Fortunately John and Eric were unhurt, and the only damage to the Firebird was to shift the front bumper a bit. That’s on John’s to-do list to fix. There’s no word on how the deer made out, but I’d guess not very well.
John got his birthday gift earlier this year, but he was already an experienced hot rodder. “I bought my first vehicle when I was 14,” he told me. “I’ve had quite a few already.”
One of John’s favorites was a blaze orange 1970 ‘Cuda barn-find that he rebuilt. “I bought it for 3 grand,” he said. “It had rust and stuff, but that’s what you have up here in Wisconsin. The guy said it hadn’t been run for 17 years.”
To get it running, John gave it a complete once-over, including all new fluids, rebuilding and tuning the carb, and a full turn-up. Then one day the oil pressure in the ‘Cuda’s 360 went straight to zero during a drive. Turns out there was a pinhole near one of the spark plug holes where oil was actually coming out of the engine. “It was a bad deal,” John said. “So I had to do a motor swap.”

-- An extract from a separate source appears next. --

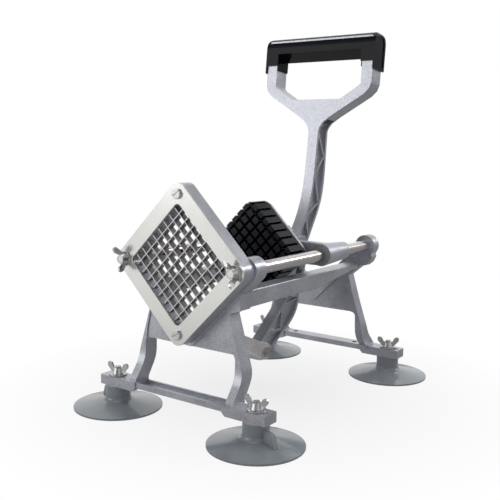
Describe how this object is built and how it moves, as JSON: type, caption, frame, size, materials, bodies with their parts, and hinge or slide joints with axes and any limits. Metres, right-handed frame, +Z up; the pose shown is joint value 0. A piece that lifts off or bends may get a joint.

But a blown engine and the resulting swap didn’t deter John at all. “I enjoy working on cars,” he said, “It’s a lifestyle.”
And he enjoys driving hot rods too. He has the Firebird out every weekend, and reports it’s easy to drive.
John knows how much it means to his Dad for him to have the Firebird. “He and I know I’ve got to respect that car,” John said.
No problem there. It’s clear that John respects, and appreciates, the hot rod legacy he’s now a part of.